Material supplied ->
------------------------------------

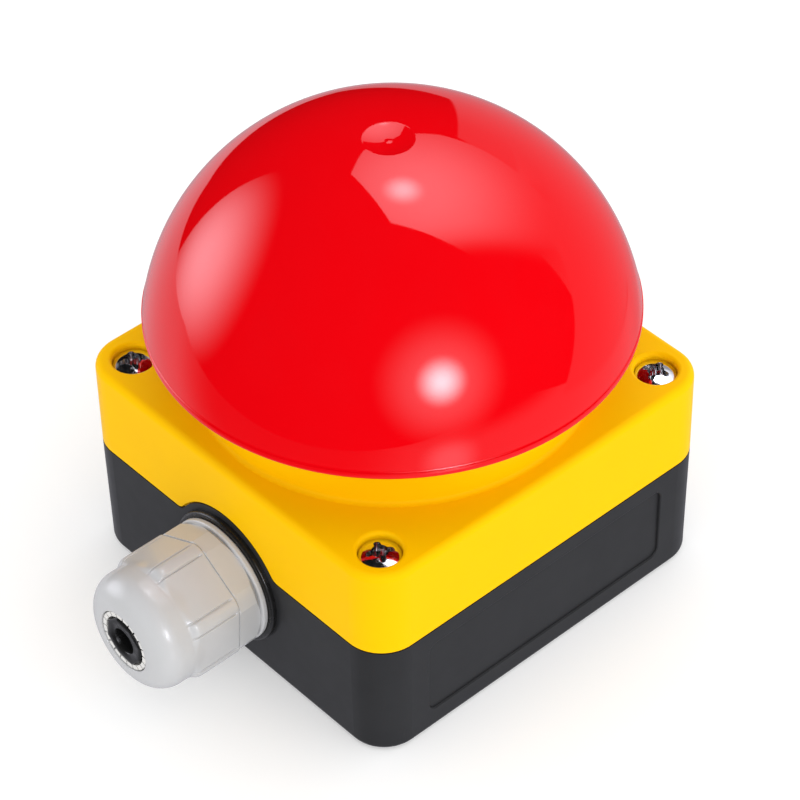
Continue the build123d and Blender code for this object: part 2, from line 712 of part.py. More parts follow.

------------------------------------

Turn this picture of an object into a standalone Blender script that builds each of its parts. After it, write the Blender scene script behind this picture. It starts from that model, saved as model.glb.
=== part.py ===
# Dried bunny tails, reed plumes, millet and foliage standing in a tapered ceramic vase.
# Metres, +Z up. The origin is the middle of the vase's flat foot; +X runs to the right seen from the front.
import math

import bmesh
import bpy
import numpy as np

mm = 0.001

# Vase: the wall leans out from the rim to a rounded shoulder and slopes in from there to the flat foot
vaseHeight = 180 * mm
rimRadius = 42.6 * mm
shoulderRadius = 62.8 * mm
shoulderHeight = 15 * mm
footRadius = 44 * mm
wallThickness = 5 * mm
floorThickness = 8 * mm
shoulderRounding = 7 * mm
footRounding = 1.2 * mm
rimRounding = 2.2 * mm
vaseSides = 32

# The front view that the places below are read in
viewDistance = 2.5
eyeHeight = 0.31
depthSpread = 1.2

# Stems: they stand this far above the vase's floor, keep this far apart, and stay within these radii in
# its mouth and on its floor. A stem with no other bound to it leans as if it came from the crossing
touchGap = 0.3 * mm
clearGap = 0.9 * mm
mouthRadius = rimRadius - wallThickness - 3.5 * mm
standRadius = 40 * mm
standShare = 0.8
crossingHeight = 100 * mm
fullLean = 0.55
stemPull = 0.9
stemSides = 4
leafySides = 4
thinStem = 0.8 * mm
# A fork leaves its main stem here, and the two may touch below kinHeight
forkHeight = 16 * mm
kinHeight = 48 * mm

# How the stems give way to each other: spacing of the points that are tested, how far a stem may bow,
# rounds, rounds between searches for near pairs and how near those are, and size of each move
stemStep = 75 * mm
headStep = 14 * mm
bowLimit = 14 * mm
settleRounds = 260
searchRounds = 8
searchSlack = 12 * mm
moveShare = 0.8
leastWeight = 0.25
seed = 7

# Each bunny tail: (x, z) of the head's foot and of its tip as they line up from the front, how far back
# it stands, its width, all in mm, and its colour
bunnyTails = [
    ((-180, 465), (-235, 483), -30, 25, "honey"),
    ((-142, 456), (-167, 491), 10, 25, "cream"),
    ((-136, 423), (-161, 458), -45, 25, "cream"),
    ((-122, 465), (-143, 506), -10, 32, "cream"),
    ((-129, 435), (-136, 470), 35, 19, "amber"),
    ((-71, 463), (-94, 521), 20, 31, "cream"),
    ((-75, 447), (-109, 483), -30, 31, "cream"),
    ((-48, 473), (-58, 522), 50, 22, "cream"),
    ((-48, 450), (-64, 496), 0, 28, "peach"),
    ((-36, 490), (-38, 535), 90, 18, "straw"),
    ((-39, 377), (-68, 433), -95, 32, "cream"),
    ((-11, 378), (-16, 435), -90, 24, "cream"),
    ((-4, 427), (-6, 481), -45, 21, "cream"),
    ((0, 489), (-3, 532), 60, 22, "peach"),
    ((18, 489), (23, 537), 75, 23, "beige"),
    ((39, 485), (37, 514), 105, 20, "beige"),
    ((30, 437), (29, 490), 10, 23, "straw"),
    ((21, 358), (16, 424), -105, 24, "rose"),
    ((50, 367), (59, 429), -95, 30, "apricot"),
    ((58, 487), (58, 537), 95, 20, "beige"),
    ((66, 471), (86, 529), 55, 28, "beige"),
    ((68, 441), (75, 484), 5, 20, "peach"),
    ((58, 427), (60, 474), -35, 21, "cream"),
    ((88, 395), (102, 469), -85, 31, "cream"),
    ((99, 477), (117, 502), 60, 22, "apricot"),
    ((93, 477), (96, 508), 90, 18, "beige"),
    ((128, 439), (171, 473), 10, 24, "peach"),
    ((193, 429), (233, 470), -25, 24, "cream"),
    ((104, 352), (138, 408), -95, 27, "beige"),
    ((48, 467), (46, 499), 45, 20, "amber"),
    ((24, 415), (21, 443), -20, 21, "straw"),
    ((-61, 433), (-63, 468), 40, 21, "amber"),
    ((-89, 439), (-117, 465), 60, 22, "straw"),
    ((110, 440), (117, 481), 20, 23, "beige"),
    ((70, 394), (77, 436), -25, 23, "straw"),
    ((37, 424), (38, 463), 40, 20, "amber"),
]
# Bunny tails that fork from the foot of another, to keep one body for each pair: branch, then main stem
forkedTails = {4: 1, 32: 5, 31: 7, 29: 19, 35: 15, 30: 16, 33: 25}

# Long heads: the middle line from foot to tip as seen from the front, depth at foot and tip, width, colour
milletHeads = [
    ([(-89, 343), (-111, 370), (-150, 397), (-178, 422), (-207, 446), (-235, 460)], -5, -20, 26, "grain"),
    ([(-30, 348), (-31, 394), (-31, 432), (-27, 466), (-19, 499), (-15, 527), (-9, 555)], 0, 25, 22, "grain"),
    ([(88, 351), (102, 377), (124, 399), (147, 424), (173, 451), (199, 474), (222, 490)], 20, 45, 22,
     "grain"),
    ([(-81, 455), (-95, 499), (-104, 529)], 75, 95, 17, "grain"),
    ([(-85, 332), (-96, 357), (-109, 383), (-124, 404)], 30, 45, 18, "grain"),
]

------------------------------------

Return only the part of the records above that opens with the line containing "Turn this picture" and closes with the line containing "depthSpread = 1.2", ends included.

Turn this picture of an object into a standalone Blender script that builds each of its parts. After it, write the Blender scene script behind this picture. It starts from that model, saved as model.glb.
=== part.py ===
# Dried bunny tails, reed plumes, millet and foliage standing in a tapered ceramic vase.
# Metres, +Z up. The origin is the middle of the vase's flat foot; +X runs to the right seen from the front.
import math

import bmesh
import bpy
import numpy as np

mm = 0.001

# Vase: the wall leans out from the rim to a rounded shoulder and slopes in from there to the flat foot
vaseHeight = 180 * mm
rimRadius = 42.6 * mm
shoulderRadius = 62.8 * mm
shoulderHeight = 15 * mm
footRadius = 44 * mm
wallThickness = 5 * mm
floorThickness = 8 * mm
shoulderRounding = 7 * mm
footRounding = 1.2 * mm
rimRounding = 2.2 * mm
vaseSides = 32

# The front view that the places below are read in
viewDistance = 2.5
eyeHeight = 0.31
depthSpread = 1.2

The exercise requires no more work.